Луциана же влекло в тот тайный сад, где «каждая роза есть пламя и возврата из которого нет».
«Холм грез» можно сравнить с калейдоскопом, при каждом повороте которого глазу открывается новое сочетание форм и цветов, мгновенно переносящих нас из серых сумерек Лондона в «блистающий мир» античности или к подножию Холма грез — черного кургана на фоне багрового закатного неба. Каждому из этих миров присуща своя цветовая гамма и связанная с ней символика.
«В цветовой символике ирландской традиции, — пишет известный кельтолог С. Шкунаев, — красный цвет неизменно связывался с потусторонним миром, особенно когда он или связанные с этим миром персонажи окрашивались в зловещие, демонические тона. Эпитет derg — красный — часто входил в мифологические имена… Потусторонний мир, ассоциировавшийся с „островами блаженных“, напротив, часто маркировался зеленым цветом (или контрастом белого и черного)». [73] Шкунаев С. Похищение быка из Куальнге. М., 1985. С. 458.

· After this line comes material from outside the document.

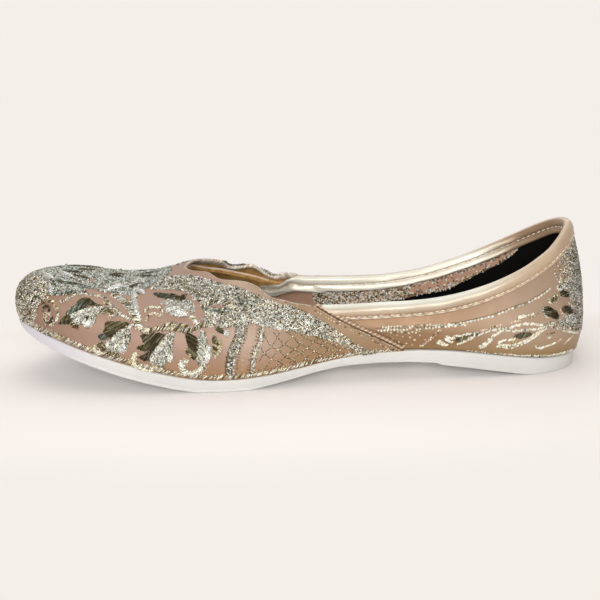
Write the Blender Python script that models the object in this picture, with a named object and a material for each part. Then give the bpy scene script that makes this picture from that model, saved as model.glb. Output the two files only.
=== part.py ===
"""Embroidered ballet flat, one shoe with no left or right.

The toe points along -X, the heel along +X, and the floor is z = 0. All tables are in millimetres.
"""

import bpy
import bmesh
import numpy as np

MM = 0.001

# Driving sizes
WALL = 1.7  # upper, leather and lining together
FIT = 0.3  # gap between pieces that are sewn or glued together
VAMP_THICK = 1.0
CORD_RADIUS = 0.95  # along the vamp's slanted back edge
CORD_LOW = 2.0  # where it starts above the sole
CORD_POINTS = 12
CORD_SIDES = 8
SOCK_THICK = 1.6
SOCK_GAP = 0.5  # between the sock's edge and the upper's inner face
OVERLAY_LOW = 0.9  # how far up the ribs the vamp overlay starts

FRONT_STATIONS = 33  # ribs on one side from the toe to the vamp's back edge
BACK_STATIONS = 22  # ribs on one side from there to the heel
UPPER_LEVELS = 12  # points up each rib
CROWD = 1.25  # above 1 they crowd towards the sole
BEZIER_STEPS = 48
STEP = 0.4  # for slopes along and across the ribs
TOP_SHARE = 1.3  # how much the top edge counts against the feather edge when ribs are spread
SHARP_ANGLE = 35  # degrees, above which an edge is shaded sharp

# Ribs of the last, from the middle of the toe down one side to the middle of the heel.
# foot_*: where the rib leaves the sole's edge; top_*: where it ends at the throat or collar.
# lean, rise: first handle, out and up from the foot. push, lift: the middle handle, out and up
# from halfway. run, dip: last handle, out and down from the top.
RIB_COLUMNS = (
    "foot_x", "foot_w", "foot_z", "top_x", "top_w", "top_z",
    "lean", "rise", "push", "lift", "run", "dip",
)  # fmt: skip
RIBS = (
    (-122.8, 0.0, 27.4, -48.6, 0.0, 44.9, 5.0, 30.0, 4.0, -8.5, 13.0, 7.0),
    (-118.8, 13.0, 26.4, -48.0, 5.2, 44.9, 4.7, 29.0, 3.6, -9.0, 13.0, 7.0),
    (-110.2, 21.6, 24.0, -46.6, 9.4, 44.8, 4.2, 26.5, 3.4, -10.0, 13.0, 6.5),
    (-92.5, 30.4, 18.4, -43.6, 13.4, 44.2, 3.8, 17.5, 3.0, -7.0, 12.0, 6.0),
    (-69.0, 35.8, 11.6, -38.0, 16.6, 42.9, 3.2, 13.5, 2.6, 0.0, 11.0, 6.5),
    (-41.0, 37.6, 5.8, -29.5, 19.4, 41.0, 2.8, 13.0, 2.4, 4.0, 11.0, 6.5),
    (-12.0, 34.4, 6.5, -18.5, 21.8, 38.0, 2.4, 10.5, 2.0, 3.0, 8.0, 7.0),
    (17.0, 26.8, 10.4, -6.5, 23.6, 34.7, 2.2, 8.0, 1.4, 1.0, 5.0, 7.0),
    (43.6, 25.0, 12.2, 5.4, 23.8, 32.5, 2.0, 6.0, 0.8, 0.5, 2.5, 7.0),
    (66.0, 26.2, 11.5, 36.0, 23.4, 31.6, 2.4, 6.0, 0.8, 0.0, 1.2, 7.0),
    (86.0, 27.2, 9.2, 66.0, 25.0, 35.2, 3.2, 6.5, 0.8, 0.0, 1.0, 9.0),
    (103.0, 25.2, 7.3, 93.0, 23.6, 45.2, 4.8, 5.5, 0.6, 0.0, 2.0, 12.0),
    (116.0, 16.4, 6.6, 110.8, 14.6, 56.2, 7.0, 3.5, 0.2, 0.0, 4.4, 14.0),
    (120.3, 0.0, 6.6, 116.8, 0.0, 59.6, 7.4, 2.5, 0.0, 0.0, 5.2, 15.0),
)
SEAM_ROW = 8  # the rib that the vamp's slanted back edge follows

# Scallops of the throat edge: where it is cut back to a notch, by the edge's own x, and how far
NOTCHES = ((-48.6, 1.6), (-36.2, 2.4), (-13.0, 2.4), (5.4, 0.8))
NOTCH_FADE = 8.0  # behind the last one
LOBE_POWER = 0.7  # below 1 the lobes between them are flatter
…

В «Холме грез» такая символика служит если не смысловым каркасом романа, то композиционной «маркировкой», отмечающей переходы от одного уровня бытия к другому, системой опознавательных знаков, с помощью которых читатель может легче ориентироваться в многоплановых пространственно-временных конструкциях повествования. В этом смысле знаменательна первая фраза романа: «Небо полыхало, словно там, в вышине, открылась заслонка огромной печи». Отблески «красного пламени», «небесного костра», «пурпурного колдовства» перебегают со страницы на страницу; их игра усложняется переливами других цветовых брызг и пятен того же оттенка — «кроваво-красный поток», «кроваво-красные розы», «вино цвета темной розы», «красные язвочки» на теле Луциана, терзающего свою плоть ветками можжевельника, и даже «красная глина», послужившая ему основой краски для буквиц в рукописи, в которой воспевается его любовное безумие…

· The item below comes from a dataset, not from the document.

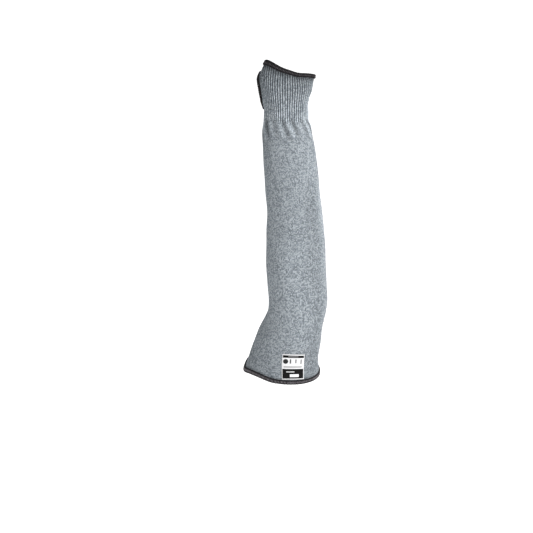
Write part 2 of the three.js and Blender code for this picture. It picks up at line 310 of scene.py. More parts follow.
def walled(outer, inner, uv, sunk=None, tone=None, joined=None):
    # a wall between two grids of points, closed all round its free edges. joined says for each row
    # whether its last column is its first one again
    rows, cols = outer.shape[:2]
    count = rows * cols
    number = np.arange(2 * count).reshape(2, rows, cols)
    front = gridCorners(rows, cols)
    back = front[:, ::-1] + count

    def rim(a, b):
        return np.stack([a[:-1], a[1:], b[1:], b[:-1]], axis=-1)

    corners = [front, back, rim(number[1, 0], number[0, 0]), rim(number[0, -1], number[1, -1])]
    free = np.ones(rows - 1, bool) if joined is None else ~(joined[:-1] & joined[1:])
    corners.append(rim(number[0, :, 0], number[1, :, 0])[free])
    corners.append(rim(number[1, :, -1], number[0, :, -1])[free])
    corners = np.concatenate(corners)
    uvs = np.concatenate([uv.reshape(-1, 2)] * 2)[corners]
    merged = number.copy()
    if joined is not None:
        merged[:, joined, -1] = number[:, joined, 0]
    used, corners = np.unique(merged.ravel()[corners], return_inverse=True)
    points = np.concatenate([outer.reshape(-1, 3), inner.reshape(-1, 3)])[used]
    part = {"points": points, "corners": corners.reshape(-1, 4), "uv": uvs}
    for key, values in (("sunk", sunk), ("tone", tone)):
        if values is not None:
            part[key] = np.concatenate([values.ravel()] * 2)[used]
    return part


def threads(paths, aside, radius, sides=6, closed=False, uvScale=1.0, tone=1.0):
    # tubes along paths: rings of sides points in the plane across the path, and an end of two squares.
    # aside is a direction that is never along the path
    count, steps = paths.shape[:2]
    if closed:
        along = np.roll(paths, -1, axis=1) - np.roll(paths, 1, axis=1)
    else:
        along = np.gradient(paths, axis=1)
    along /= np.linalg.norm(along, axis=-1, keepdims=True)
    first = aside - (aside * along).sum(-1, keepdims=True) * along
    first /= np.linalg.norm(first, axis=-1, keepdims=True)
    second = np.cross(along, first)
    angle = np.linspace(0, 2 * math.pi, sides, endpoint=False)[:, None]
    ring = first[:, :, None] * np.cos(angle) + second[:, :, None] * np.sin(angle)
    points = paths[:, :, None] + np.broadcast_to(radius, (count, steps))[:, :, None, None] * ring
    corners = gridCorners(steps, sides, closeRows=closed, closeCols=True)
    r, c = np.divmod(corners, sides)
    turned = (c == 0) & (np.arange(4)[None, :] % 3 != 0)  # the last square of a ring ends at its seam
    rowEnd = (r == 0) & (np.arange(4)[None, :] > 1)
    uv = np.stack([(r + steps * rowEnd) * uvScale, (c + sides * turned) / sides], axis=-1)
    if not closed:
        cap = np.array([[3, 2, 1, 0], [5, 4, 3, 0]])
        last = (steps - 1) * sides + cap[:, ::-1]
        corners = np.concatenate([corners, cap, last])
        uv = np.concatenate([uv, np.zeros((4, 4, 2))])
    starts = (np.arange(count) * steps * sides)[:, None, None]
    allUv = np.broadcast_to(uv, (count,) + uv.shape)
    tones = np.repeat(np.broadcast_to(tone, (count, steps)).ravel(), sides)
    return {"points": points, "corners": (corners + starts).reshape(-1, 4), "uv": allUv, "tone": tones}


# Knit: what lifts the fabric off the plain form. All of it is a function of turn and z
knit = {
    "ribRelief": 0.0012,
    "ribWave": (0.1, 0.9),  # a rib falls from crest to furrow between these values of its wave
    "ribFade": 0.0035,  # the ribs flatten over this distance beside a binding
    "ribRunOut": (0.001, 0.006),  # they run this far down into the plain knit
    "ribEnd": 0.002,  # and flatten there over this distance to each side
    "gathers": 13,
    "gatherRelief": 0.0016,
    "gatherPeak": 0.008,  # they are deepest this far below the cuff
    "gatherReach": 0.034,  # and gone this far below it
    "gatherPhase": -0.01,  # turns by which their first crest lies off the front
    "gatherSlant": 1.6,  # turns for each metre that they run to +X on their way down
    "puckers": 21,  # smaller folds between them
    "puckerShare": 0.3,  # of the gathers' relief
    "puckerPhase": 1.3,
    "puckerBeats": 3,  # waves round the sleeve by which they swell and turn over
    "puckerPeak": (0.004, 0.006),  # depths below the cuff between which they are deepest
    "puckerReach": 0.02,
    "wrinkles": ((0.079, 0.06), (0.089, 0.1)),  # height beside the elbow's point, and fall towards it
    "wrinkleDepth": 0.0009,
    "wrinkleWidth": 0.0022,
    "wrinkleTurn": 0.17,
    "wrinkleReach": 0.11,
    "creaseDepth": 0.0004,
    "creaseHeight": 0.086,
    "creaseWidth": 0.008,
    "creaseReach": 0.2,
    "swells": ((0.00025, 3, 95, 0), (0.0002, 5, -140, 1)),  # lift, waves round, radians a metre, phase
    "swellStart": (0.004, 0.03),  # heights over which the swells come in
    "swellEnd": 0.05,  # and depth below the cuff over which they go
    "wales": 156,  # columns of stitches round the sleeve
    "course": 0.00125,  # height of a stitch
}

# Thumb opening: a slit held open, with the ribs pushed aside
thumb = {
    "length": 0.044,
    "spread": 0.025,
    "bridge": 0.017,
    "turn": 0.72,
    "pushed": 0.2,  # turns to each side over which the ribs move over for it
    "pushPower": 1.5,  # how fast that fades
}
thumbStretch = math.hypot(1 + form["webPull"] / form["cuffHeight"], math.tan(form["forearmLean"]))
thumbMiddle = palmEdge - (thumb["bridge"] + thumb["length"] / 2) / thumbStretch
thumbGirth = float(girthAt(thumbMiddle))
thumbReach = thumb["length"] / 2 / thumbStretch  # half its height, measured up Z


def thumbClear(turn, z):
    # 0 under the thumb's binding, 1 from ribFade beyond it
    sideways = (turn - thumb["turn"]) * thumbGirth
    upward = (z - thumbMiddle) * thumbStretch

    def reach(more):
        across = sideways / (thumb["spread"] / 2 + more)
        return np.hypot(across, upward / (thumb["length"] / 2 + more))

    start = form["hemReach"] - knit["ribFade"] / 2
    return smooth((1 - reach(start)) / (reach(start + knit["ribFade"]) - reach(start)), 0, 1)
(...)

Каждая из этих искр и капель — крохотный просвет или огромный проем, открывающийся в мир инобытия, недоступный восприятию участников «маленькой ярмарки тщеславия», — они кажутся Луциану «целым роем жирных мух, гудевших и хлопотавших над куском гнилого мяса, валявшегося в траве». «Сады Аваллона», коренящиеся в недрах его воображения, сияют всеми цветами радуги: «В листьях лавра таилась нефритовая прохлада; сады, полные красных, золотых, голубых и белых цветов, переливались в солнечном мареве, словно огромный опал; река напоминала ленту из старинного золота». Волшебный Аваллон, остров бессмертных из кельтских сказаний, — антипод Лондона, царства духовной и материальной серости. Автор называет его «ледяной пустыней» и «серой пустотой», сравнивает с заброшенным языческим капищем: «В эти часы Лондон превращался в огромный серый храм, где совершался некий страшный обряд. Каменные алтари чародеев кольцо за кольцом опоясывали одним им ведомый центр, и каждое новое встреченное кольцо было посвящением, и каждое новое посвящение означало утрату. Может быть, он просто заблудился в стране серых скал?»
Еще одна символическая цветовая тональность — белизна, соотносящаяся не с многоцветьем Аваллона из грез главного героя романа, а с традиционными эпитетами этого мифического острова, который с равным основанием зовется то «зеленым», то «белым». Зеленый цвет знаменует потусторонность, запредельность (еще в Древнем Египте Красное море, тогдашний предел обитаемого мира, называлось «Великой зеленью»). Белизна соответствует просветлению человеческой души, освободившейся от коросты страстей и грехов. На вершине холма, куда любит забираться Луциан, «мерцали стены Белой Фермы», где живет старый Морган с дочерью Энни. Впервые она появляется в романе на развилке дорог у холма: «что-то белое отделилось от темной изгороди, проскользнуло мимо него и растворилось в таинственном полумраке сгустившихся сумерек, чуть подкрашенных багрянцем последних солнечных лучей». Мейчен подчеркивает цветовые контрасты: белая фигура — и черные силуэты дубов на фоне освещенного неба. Вторая сцена с участием Энни Морган происходит на старинной Белой Ферме, «где можно было прикорнуть в холодную декабрьскую ночь, наслаждаясь покоем, безопасностью и теплом». Энни угощает Луциана зеленоватым сидром, а ее отец заводит разговор о яблонях и яблоках. И все это — отнюдь не «проходные», ничего не значащие подробности, которым не место в магических мирах Мейчена. Уж слишком много здесь бросающихся в глаза символических параллелей.